Elsam Pipes won a $267,000 NT Recycling Modernisation Fund grant to install a pelletising line and conveyor system at its workshop in Darwin.

Old pipes will be recycled for use as polypipe.

The company has 230 tonnes of old piping stockpiled and is now preparing to take in piping from cattle stations and mine sites.

“The piping would have been buried or burnt, so recycling it is good for the environment,” said Elsam Pipes owner Adrian Brown.

“There’s also an economic benefit to what we’re doing.

“The good thing about plastic is that it can be reused and reused and reused. We’re giving a second life to plastic.

“We appreciate the government grant that is enabling us to do this.”

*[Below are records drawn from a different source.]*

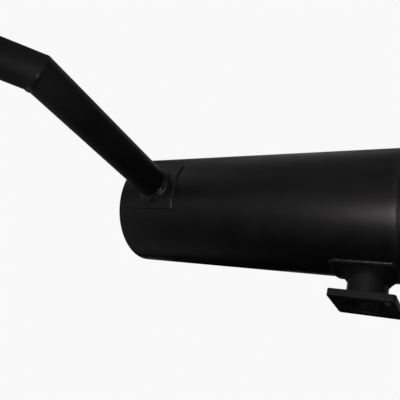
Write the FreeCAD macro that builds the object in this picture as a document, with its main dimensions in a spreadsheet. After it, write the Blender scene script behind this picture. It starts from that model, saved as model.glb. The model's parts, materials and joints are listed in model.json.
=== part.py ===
import FreeCAD, Part
import Sketcher
import os

# Welded steel exhaust muffler for a small vehicle: a closed drum with a short flanged inlet
# neck on its underside and a mitred tailpipe that leaves sideways near its other end.
# Frame: origin at the centre of the inlet flange's gasket face, +Z up the neck into the drum,
# +X along the drum towards its inlet end; the tailpipe leaves the drum towards -Y.

SIZES = {
    # drum
    "body_radius": 70,
    "shell_wall": 1.5,
    "axis_height": 104,
    "outlet_rim_reach": 305,
    "inlet_seam_reach": 33,
    "cap_skirt": 14,
    "cap_corner": 6,
    "recess_depth": 10,
    "recess_corner": 4,
    "lip_inset": 1.5,
    "press_gap": 0.1,
    "seam_angle": 50,
    # inlet neck and flange
    "neck_radius": 20,
    "neck_wall": 2,
    "neck_inside": 12,
    "neck_recess": 1.5,
    "flange_length": 64,
    "flange_width": 56,
    "flange_thickness": 7,
    "flange_corner": 3,
    "bolt_pitch_long": 47,
    "bolt_pitch_short": 40,
    "bolt_hole_radius": 4.5,
    # saddle plates
    "inlet_saddle_length": 62,
    "inlet_saddle_width": 47,
    "inlet_saddle_shift": -3,
    "inlet_saddle_corner": 4,
    "inlet_saddle_thickness": 2.5,
    "outlet_saddle_length": 62,
    "outlet_saddle_width": 62,
    "outlet_saddle_corner": 3,
    "outlet_saddle_thickness": 1.5,
    "hole_gap": 0.2,
    # tailpipe
    "outlet_reach": 255,
    "tailpipe_radius": 19,
    "tailpipe_wall": 1.5,
    "tailpipe_inside": 20,
    "mitre_reach": 273,
    "bend_angle": 45,
    "tip_length": 100,
    "sized_length": 45,
    "sizing": 0.25,
    # inside the drum
    "baffle_gap": 0.25,
    "baffle_skirt": 10,
    "inlet_baffle_reach": 65,
    "outlet_baffle_reach": 185,
    "transfer_radius": 16,
    "transfer_wall": 1.2,
    "transfer_offset": 31,
    "transfer_overhang": 20,
    "vent_radius": 2.5,
    "vent_rows": 8,
    "vent_margin": 14,
    # welds
    "seam_weld_width": 3.2,
    "seam_weld_height": 1,
    "saddle_weld_width": 3,
    "saddle_weld_height": 2,
    "neck_weld_leg": 9,
    "base_weld_leg": 5,
    "flange_weld_leg": 3,
    "mitre_weld_width": 5,
    "mitre_weld_height": 0.6,
    "tube_weld_leg": 2,
    "tack_length": 3,
    "tack_angle": 10,
}

X_DIR = FreeCAD.Vector(1, 0, 0)
Y_DIR = FreeCAD.Vector(0, 1, 0)
Z_DIR = FreeCAD.Vector(0, 0, 1)

doc = FreeCAD.newDocument("exhaust_muffler")
sheet = doc.addObject("Spreadsheet::Sheet", "Sizes")
for row, (alias, value) in enumerate(SIZES.items(), start=1):
    sheet.set(f"A{row}", alias)
    sheet.set(f"B{row}", str(value))
    sheet.setAlias(f"B{row}", alias)
doc.recompute()

subparts = []


def size(alias):
    """One driving dimension, read from the sheet."""
    return float(sheet.get(alias))


def bind(obj, expressions):
    """Ties properties to expressions, in which braces mark a cell of the sheet."""
    for name, text in expressions.items():
        obj.setExpression(name, text.replace("{", "Sizes.").replace("}", ""))
    return obj


def place(obj, start, direction=Z_DIR):
    """Moves the object's own origin to start and turns its Z axis to direction."""
    obj.Placement = FreeCAD.Placement(FreeCAD.Vector(), FreeCAD.Rotation(Z_DIR, direction))
    return bind(obj, {f"Placement.Base.{axis}": text for axis, text in zip("xyz", start)})


def rod(name, radius, length, start, direction=Z_DIR):
    """A solid cylinder from start along direction."""
    made = doc.addObject("Part::Cylinder", name)
    bind(made, {"Radius": radius, "Height": length})
    return place(made, start, direction)


def join(kind, name, *pieces):
    """A Part::MultiFuse or a Part::MultiCommon of the pieces."""
    made = doc.addObject(kind, name)
    made.Shapes = list(pieces)
    return made


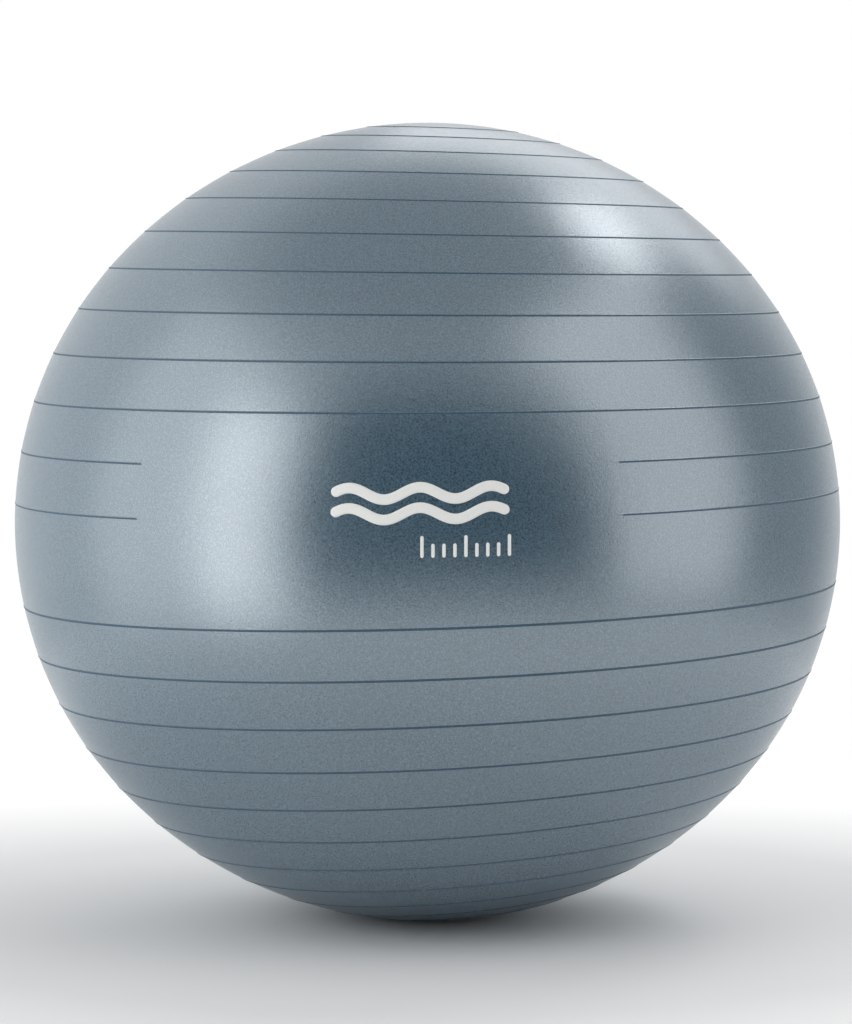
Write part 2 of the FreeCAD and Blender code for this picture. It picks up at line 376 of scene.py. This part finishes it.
def rounded(corners, radius, closed):
    """An outline with each corner turned into a small curve."""
    outline = []
    count = len(corners)
    for k, corner in enumerate(corners):
        if not closed and k in (0, count - 1):
            outline.append(corner)
            continue
        here = np.array(corner)
        legs = [np.array(corners[(k + way) % count]) - here for way in (-1, 1)]
        cuts = [leg * min(radius / np.linalg.norm(leg), 0.45) for leg in legs]
        for share in (0, 0.3, 0.7, 1):
            outline.append(tuple(here + cuts[0] * (1 - share) ** 2 + cuts[1] * share**2))
    return outline


def lathe(outline, closed, count=96):
    """Vertices and faces of an outline of (radius, height) in mm, turned about the valve's axis."""
    turns = np.linspace(0, 2 * math.pi, count, endpoint=False)
    vertices, loops = [], []
    for radius, height in outline:
        first = len(vertices)
        if radius:
            reach, level = radius / 1000, HALF_WIDTH + height / 1000
            vertices += [(reach * math.cos(turn), level, reach * math.sin(turn)) for turn in turns]
            loops.append(list(range(first, first + count)))
        else:
            vertices.append((0, HALF_WIDTH + height / 1000, 0))
            loops.append([first] * count)
    faces = []
    for loop, following in zip(loops, loops[1:] + loops[:1] if closed else loops[1:]):
        faces += [tuple(dict.fromkeys(face)) for face in loop_faces(loop, following)]
    return vertices, faces


SEAT_TOP = 0.6
SEAT_EDGE = 0.4
RECESS_FLOOR = -1.7


def make_seat(material):
    """The soft valve seat: a pad with a recess, a flange inside the boss and a long neck."""
    corners = [
        (9.7, SEAT_TOP),
        (15, SEAT_TOP),
        (15, -3.5),
        (21, -3.5),
        (21, -5),
        (8, -5),
        (8, -27),
        (5, -27),
        (5, RECESS_FLOOR),
        (9.7, RECESS_FLOOR),
    ]
    vertices, faces = lathe(rounded(corners, SEAT_EDGE, True), True)
    seat = new_piece("valve_collar", vertices, faces, material, "ball")
    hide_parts("valve_seat")


def make_plug(material):
    """The pull-out plug: a flush, slightly dished head on a ringed and hollow stem."""
    under_head = RECESS_FLOOR + 0.05
    corners = [(0, SEAT_TOP - 0.35), (5.6, SEAT_TOP - 0.35), (6.4, SEAT_TOP), (9.3, SEAT_TOP)]
    corners += [(9.3, under_head), (4.3, under_head)]
    for ring in range(3):
        top = under_head - 3 - 5 * ring
        corners += [(4.3, top), (4.95, top - 0.5), (4.95, top - 1.9), (4.3, top - 2.4)]
    corners += [(4.3, -19.15), (3.2, -21.65), (1.8, -21.65), (1.8, -7.65), (0, -5.85)]
    vertices, faces = lathe(rounded(corners, SEAT_EDGE, False), False)
    plug = new_piece("plug", vertices, faces, material, "plug")
    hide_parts("valve_plug")


# ---------------------------------------------------------------- the print


INK_TOP, INK_FOOT = 0.00006, -0.00010
# How far the print rises for each metre to the right.
PRINT_LEAN = 0.017
PRINT_LEFT, PRINT_RIGHT = -0.0905, 0.0765
BAND_MIDDLES = (0.0560, 0.0372)
BAND_WIDTH = 0.0098
WAVES, SWING = 2.5, 0.0055
TICKS, TICK_STEP, TICK_WIDTH, TICK_FOOT = 9, 0.0102, 0.0032, -0.0039
# Every fourth tick is long.
LONG_TICK, SHORT_TICK = 0.0204, 0.0130


def on_skin(across, up, lift):
    """A point of the print panel, across and up from the middle of the ball's front."""
    turn = math.radians(FRONT_TURN) + across / HALF_WIDTH
    reach = SIDE_X + math.sqrt((SIDE_RADIUS + lift) ** 2 - up**2)
    return reach * math.cos(turn), reach * math.sin(turn), up


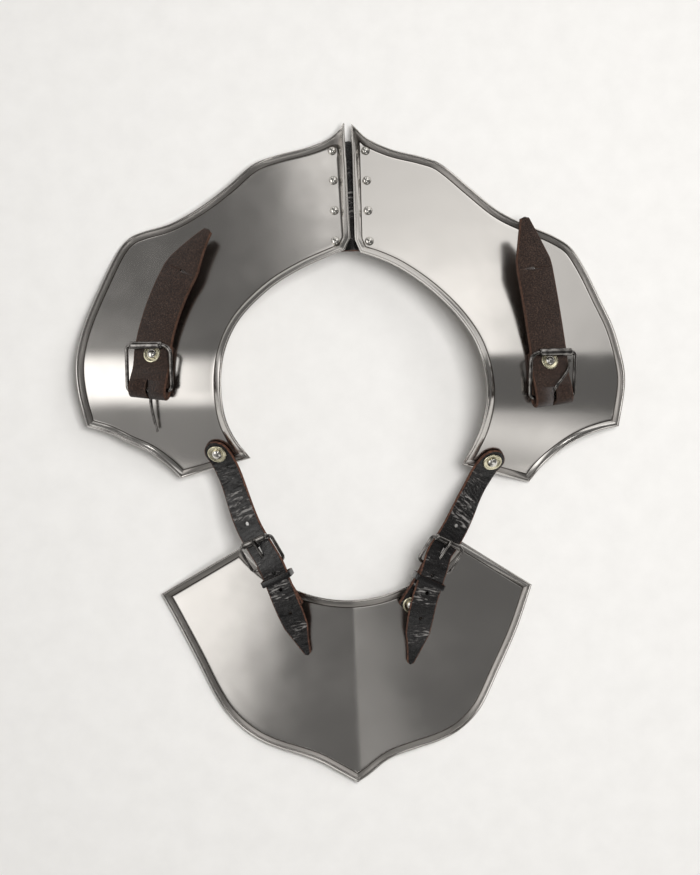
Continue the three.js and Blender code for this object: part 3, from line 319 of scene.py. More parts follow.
# Meshes
def make(name, points, faces, materials, uv=None, slots=None, sharp=None):
    """A mesh piece from millimetre points. uv gives each point's place, slots each face's material."""
    mesh = bpy.data.meshes.new(name)
    placed = (np.asarray(points, float) + SHIFT) * MM
    mesh.from_pydata([tuple(p) for p in placed], [], [tuple(int(i) for i in f) for f in faces])
    mesh.update()
    for m in materials:
        mesh.materials.append(m)
    if slots is not None:
        mesh.polygons.foreach_set("material_index", np.asarray(slots, np.int32))
    if uv is not None:
        layer = mesh.uv_layers.new(name="run")
        index = np.zeros(len(mesh.loops), np.int32)
        mesh.loops.foreach_get("vertex_index", index)
        layer.data.foreach_set("uv", np.asarray(uv, np.float32)[index].ravel())
    mesh.shade_smooth()
    if sharp is not None:
        mesh.set_sharp_from_angle(angle=rad(sharp))
    piece = bpy.data.objects.new(name, mesh)
    bpy.context.scene.collection.objects.link(piece)
    return piece


def inset(line, start, end, width, way):
    """A line moved sideways by width and cut or stretched to run from start to end, evenly spaced."""
    line = np.asarray(line, float)
    tangent = np.gradient(line, axis=0)
    tangent /= np.linalg.norm(tangent, axis=1)[:, None]
    normal = np.stack([-tangent[:, 1], tangent[:, 0]], axis=1) * way
    moved = line + normal * width
    keep = [
        p for p, t in zip(moved, tangent)
        if (p - start) @ t > 0.2 and (end - p) @ t > 0.2
    ]
    return spaced([start, *keep, end], len(line) - 1), normal


def corner(before, after, width, way):
    """The place inside a corner that keeps width from the edges on both sides."""
    a, b = unit(before[-1] - before[-2]), unit(after[1] - after[0])
    na, nb = np.array([-a[1], a[0]]) * way, np.array([-b[1], b[0]]) * way
    return before[-1] + (na + nb) / (1 + na @ nb) * width


def plate(name, edges, turns, shades, groups, height, materials, keel=None):
    """A sheet plate with its edges turned up as a hemmed rim. edges follow each other round the outline,
    turns and shades give each edge's rise and material, where a shade of 1 puts darker steel on the rim as
    painted shade, groups joins them into the four sides of the grid inside."""
    loop = np.concatenate([e[:-1] for e in edges])
    after = np.roll(loop, -1, axis=0)
    area = np.sum(loop[:, 0] * after[:, 1] - loop[:, 1] * after[:, 0])
    way = 1 if area > 0 else -1
    count = len(edges)
    corners = [corner(edges[k - 1], edges[k], RIM_WIDTH, way) for k in range(count)]
    outer, inner, rises = [], [], []
    for k, edge in enumerate(edges):
        lines, normal = inset(edge, corners[k], corners[(k + 1) % count], RIM_WIDTH, way)
        rise = []
        for p, n in zip(edge, normal):
            q = p + n * RIM_WIDTH
            fall = math.atan2(height(*p) - height(*q), RIM_WIDTH)
            rise.append(RIM_WIDTH * math.tan(min(fall + rad(turns[k]), rad(RIM_HIGH))))
        outer.append(np.asarray(edge))
        inner.append(lines)
        rises.append(np.array(rise))
    joints = [(rises[k - 1][-1] + rises[k][0]) / 2 for k in range(count)]
    for k in range(count):
        run = np.r_[0, np.cumsum(np.linalg.norm(np.diff(outer[k], axis=0), axis=1))]
        shifts = (joints[k] - rises[k][0], joints[(k + 1) % count] - rises[k][-1])
        for shift, distance in zip(shifts, (run, run[-1] - run)):
            rises[k] = rises[k] + shift * np.exp(-((distance / CORNER_EASE) ** 2))
    outer = np.concatenate([e[:-1] for e in outer])
    inner = np.concatenate([e[:-1] for e in inner])
    rise = np.concatenate([r[:-1] for r in rises])
    around = len(outer)
    points, faces, slots = [], [], []
    shade = np.concatenate([[shades[k]] * (len(edges[k]) - 1) for k in range(count)])
    for share, off in RIM_PROFILE:
        for o, i, r in zip(outer, inner, rise):
            at = o + (i - o) * share
            base = height(*at) if share > 1 else height(*i) + r * (1 - share)
            points.append((at[0], at[1], base + off))
    # Flange rings of an edge whose shade is 1 take the darker rim steel, which is painted shade.
    for ring in range(len(RIM_PROFILE) - 1):
        share = (RIM_PROFILE[ring][0] + RIM_PROFILE[ring + 1][0]) / 2
        # Rings at the rim's creases take the near-black steel, which is painted shade.
        in_crease_shade = any(abs(share - middle) < half for middle, half in RIM_CREASES)
        here, next_ring = ring * around, (ring + 1) * around
        for i in range(around):
            j = (i + 1) % around
            faces.append((here + i, here + j, next_ring + j, next_ring + i))
            slots.append(2 if in_crease_shade else shade[i] if HEM_SHARE < share < 1 else 0)
    base = (len(RIM_PROFILE) - 1) * around
    lengths = [len(e) - 1 for e in edges]
    sides = [sum(lengths[k] for k in group) for group in groups]
    across, along = sides[0], sides[1]
    ring = lambda i: base + i % around
    spots = np.array(points)[:, :2]
    grid = np.zeros((along + 1, across + 1), int)
    for j in range(along + 1):
        for i in range(across + 1):
            if j == 0:
                grid[j, i] = ring(i)
            elif j == along:
                grid[j, i] = ring(2 * across + along - i)
            elif i == 0:
                grid[j, i] = ring(-j)
            elif i == across:
                grid[j, i] = ring(across + j)
            else:
                u, v = i / across, j / along
                foot, top = spots[ring(i)], spots[ring(2 * across + along - i)]
                first, last = spots[ring(-j)], spots[ring(across + j)]
                ends = [spots[ring(n)] for n in (0, across, across + along, 2 * across + along)]
                at = foot * (1 - v) + top * v + first * (1 - u) + last * u
                at = at - ends[0] * (1 - u) * (1 - v) - ends[1] * u * (1 - v)
                at = at - ends[2] * u * v - ends[3] * (1 - u) * v
                points.append((at[0], at[1], 0.0))
                grid[j, i] = len(points) - 1
    points = np.array(points)
    if keel is not None:
        middle = across // 2
        for j in range(1, along):
            lean = front_local(*points[grid[j, middle], :2])[0]
            for i in range(1, across):
                share = 1 - abs(i - middle) / middle
                points[grid[j, i], :2] -= turned_plan((lean * share, 0), FRONT_TURN)
    for j in range(1, along):
        for i in range(1, across):
            x, y = points[grid[j, i], :2]
            edge = min(i, j, across - i, along - j) / SWAY_MARGIN
            sway = sum(
                high * noise.noise(Vector((x / long, y / long, seed)))
                for (long, high), seed in zip(SWAYS, SWAY_SEEDS)
            )
            points[grid[j, i], 2] = height(x, y) + PLATE_SWAY * sway * min(edge, 1)
    for j in range(along):
        for i in range(across):
            faces.append((grid[j, i], grid[j, i + 1], grid[j + 1, i + 1], grid[j + 1, i]))
            slots.append(0)
    faces = np.array(faces)
    a, b, c, d = (points[faces[:, k]] for k in range(4))
    face_normal = np.cross(c - a, d - b)
    if face_normal[:, 2].sum() < 0:
        faces = faces[:, ::-1]
        face_normal = -face_normal
    normals = np.zeros_like(points)
    for k in range(4):
        np.add.at(normals, faces[:, k], face_normal)
    normals /= np.linalg.norm(normals, axis=1)[:, None]
    total = len(points)
    below = points - normals * SHEET
    under = faces[:, ::-1] + total
    first = np.arange(around)
    second = np.roll(first, -1)
    wall = np.stack([first, second, second + total, first + total], axis=1)
    middle = points[:around].mean(axis=0)
    a, b, c = points[wall[0, 0]], points[wall[0, 1]], np.r_[points, below][wall[0, 2]]
    if np.cross(b - a, c - a) @ (a - middle) < 0:
        wall = wall[:, ::-1]
    slots += [0] * (len(under) + len(wall))
    return make(name, np.r_[points, below], np.r_[faces, under, wall], materials, slots=slots, sharp=32)


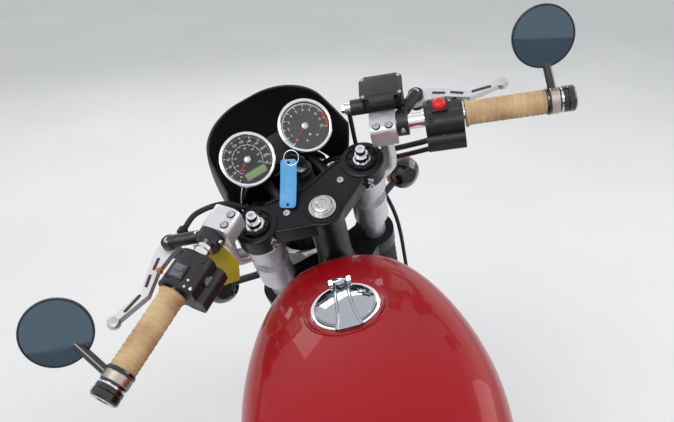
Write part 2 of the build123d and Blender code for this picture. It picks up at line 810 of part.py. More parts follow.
# Frame
shock_top = Vector(150, 141, 708)
shock_foot = Vector(45, 141, 350)
spine_start = (1172, 0, 809)
spine_end = (560, 0, 707)
rail_height = 722
rail_radius = 11
guard_stays = (300, 60)
cooler_x = 1140
case_half = 85
recess_depth = 15
tunnel_gap = 6
cradle_y = 108
tube_radius = 14
with BuildPart() as frame:
    rod(
        yoke_top + steer_up * (lower_yoke_top + 0.4),
        yoke_top + steer_up * (-yoke_thickness - 0.4),
        head_tube_radius,
    )
    rod(spine_start, spine_end, 22)
    for side in sides:
        tube(
            (
                (1180, side * 15, 802),
                (1010, side * 95, 330),
                (950, side * cradle_y, 212),
                (510, side * cradle_y, 200),
                (450, side * cradle_y, 330),
                (430, side * cradle_y, 640),
                (545, side * 60, 712),
            ),
            tube_radius,
            55,
        )
        rod((444, side * cradle_y, 440), (190, side * 116, 716), 10)
        rod(
            (pivot[0], side * 95, pivot[1]),
            (pivot[0], side * 122, pivot[1]),
            26,
        )
        rod((shock_top.X, side * 112, shock_top.Z), (shock_top.X, side * 155, shock_top.Z), 9)
        rear_face = case_half - recess_depth if side == 1 else case_half
        for x, face in ((938, case_half), (516, rear_face)):
            rod((x, side * (face + 0.4), 248), (x, side * (cradle_y - 4), 248), 12)
            rod((x, side * (cradle_y - 8), 250), (x, side * cradle_y, 206), 9)
        rod((430, side * 112, 372), (430, side * 130, 372), 14)
        rod((430, side * 112, 600), (430, side * 124, 600), 8)
    rail = ((560, 40, 714), (500, 112, 716), (150, 118, rail_height), (-70, 104, rail_height), (-140, 60, rail_height))
    tube(rail + tuple((x, -y, z) for x, y, z in reversed(rail)), rail_radius, 35)
    rod((560, -50, 712), (560, 50, 712), 16)
    rod((930, -cradle_y, 206), (930, cradle_y, 206), 12)
    for x in guard_stays:
        rod((x, -112, rail_height), (x, 112, rail_height), 9)
    for side in sides:
        rod((1100, side * 49, 590), (cooler_x - 0.4, side * 49, 590), 6)
    spine_rise = Vector(spine_end[2] - spine_start[2], 0, spine_start[0] - spine_end[0]).normalized()
    for share in (0.24, 0.76):
        saddle = Vector(*spine_start) * share + Vector(*spine_end) * (1 - share)
        rod(saddle + spine_rise * 15, saddle + spine_rise * (22 + tunnel_gap * spine_rise.Z - 0.3), 14)
    rod(stand_pivot - stand_axis * 25, stand_pivot - stand_axis * (stand_boss_half + seat_gap), 16)
    stand_rise = (Vector(0, 0, 1) - stand_axis * stand_axis.Z).normalized()
    rod((640, cradle_y, 198), (640, 79, 198), 8)
    rod((640, 80, 200), stand_pivot - stand_axis * 25 + stand_rise * 2, 7)
    rod(
        yoke_top + steer_up * (lower_yoke_top - 1),
        yoke_top + steer_up * (1 - yoke_thickness),
        head_tube_radius - 5,
        mode=Mode.SUBTRACT,
    )
    for side in sides:
        rod((pivot[0], side * 90, pivot[1]), (pivot[0], side * 130, pivot[1]), 8.3, mode=Mode.SUBTRACT)
frame.part.label = "frame"

# Swingarm and rear suspension
arm_y = 112
with BuildPart() as swingarm:
    rod((pivot[0], -93.5, pivot[1]), (pivot[0], 93.5, pivot[1]), 26)
    for side in sides:
        with BuildLine() as route:
            FilletPolyline(
                (pivot[0], side * 78, pivot[1]),
                (405, side * 79, 329),
                (330, side * arm_y, 328),
                (-42, side * arm_y, rear_tyre_radius),
                radius=30,
            )
        with BuildSketch(Plane(origin=route.line @ 0, x_dir=(0, 1, 0), z_dir=route.line % 0)) as section:
            RectangleRounded(28, 46, 6)
        sweep(section.sketch, path=route.line)
        rod((shock_foot.X, side * 100, shock_foot.Z), (shock_foot.X, side * 128.7, shock_foot.Z), 14)
        rod((shock_foot.X, side * 100, shock_foot.Z), (shock_foot.X, side * 155, shock_foot.Z), 5)
    rod((365, -105, 329), (365, 105, 329), 20)
    lathe((pivot[0], 0, pivot[1]), (0, 1, 0), ((-134, 14), (-122.4, 14), (-122.4, 8), (122.4, 8), (122.4, 14), (134, 14)))
    rod((0, -140, rear_tyre_radius), (0, 140, rear_tyre_radius), axle_radius + tube_fit, mode=Mode.SUBTRACT)
swingarm.part.label = "swingarm"

with BuildPart() as rear_axle:
    lathe(
        rear_axle_point,
        (0, 1, 0),
        (
            (-142, 15),
            (-126.3, 15),
            (-126.3, axle_radius),
            (-97.7, axle_radius),
            (-97.7, 16),
            (-rear_hub_half - 0.5, 16),
            (-rear_hub_half - 0.5, axle_radius),
            (rear_hub_half + 0.5, axle_radius),
            (rear_hub_half + 0.5, 15),
            (97.7, 15),
            (97.7, axle_radius),
            (126.3, axle_radius),
            (126.3, 15),
            (142, 15),
        ),
    )
    rod(rear_axle_point - Vector(0, 150, 0), rear_axle_point + Vector(0, 150, 0), axle_bore_radius, mode=Mode.SUBTRACT)
rear_axle.part.label = "rear_axle"

with BuildPart() as rear_shocks:
    for side in sides:
        top = Vector(shock_top.X, side * shock_top.Y, shock_top.Z)
        foot = Vector(shock_foot.X, side * shock_foot.Y, shock_foot.Z)
        length = (top - foot).length
        coils = 9
        spring = [(8, 11.5), (58, 11.5), (60, 30), (70, 30)]
        coil_height = (length - 60 - 70) / coils
        for coil in range(coils):
            spring.append((70 + coil * coil_height, 22))
            spring.append((70 + (coil + 0.5) * coil_height, 29))
        spring.extend(((length - 60, 22), (length - 58, 30), (length - 48, 30), (length - 40, 20), (length - 8, 13)))
        lathe(foot, top - foot, spring)
        rod(foot - Vector(0, 12, 0), foot + Vector(0, 12, 0), 17)
        rod(top - Vector(0, 11, 0), top + Vector(0, 11, 0), 17)
        rod(top - Vector(0, 20, 0), top + Vector(0, 20, 0), 9 + tube_fit, mode=Mode.SUBTRACT)
        rod(foot - Vector(0, 20, 0), foot + Vector(0, 20, 0), 5 + tube_fit, mode=Mode.SUBTRACT)
rear_shocks.part.label = "rear_shocks"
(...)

The business plans to create jobs by having a mobile unit that can go anywhere in the Territory to recoil and clean piping and freight it to Darwin for recycling – a good example of the Northern Territory’s growing circular economy.

The NT Recycling Modernisation Fund, a co-investment of the Australian and Northern Territory governments, is designed to support recycling infrastructure projects that grow the NT economy.

Round 2 of the grant saw a further $1.24 million invested in four major recycling projects which include Elsam Pipe Systems, Central Desert Regional Council, King’s Group and City of Darwin.

The grant program is expected to divert 5700 tonnes per annum of waste from Territory landfills, support more than 12 permanent jobs and 14 construction jobs.

The NT Recycling Modernisation Fund is one way in which the Northern Territory Government is establishing the waste industry as a contributor to the Territory’s $40 billion by 2030 vision, a key priority of the Northern Territory Circular Economy Strategy 2022-2027.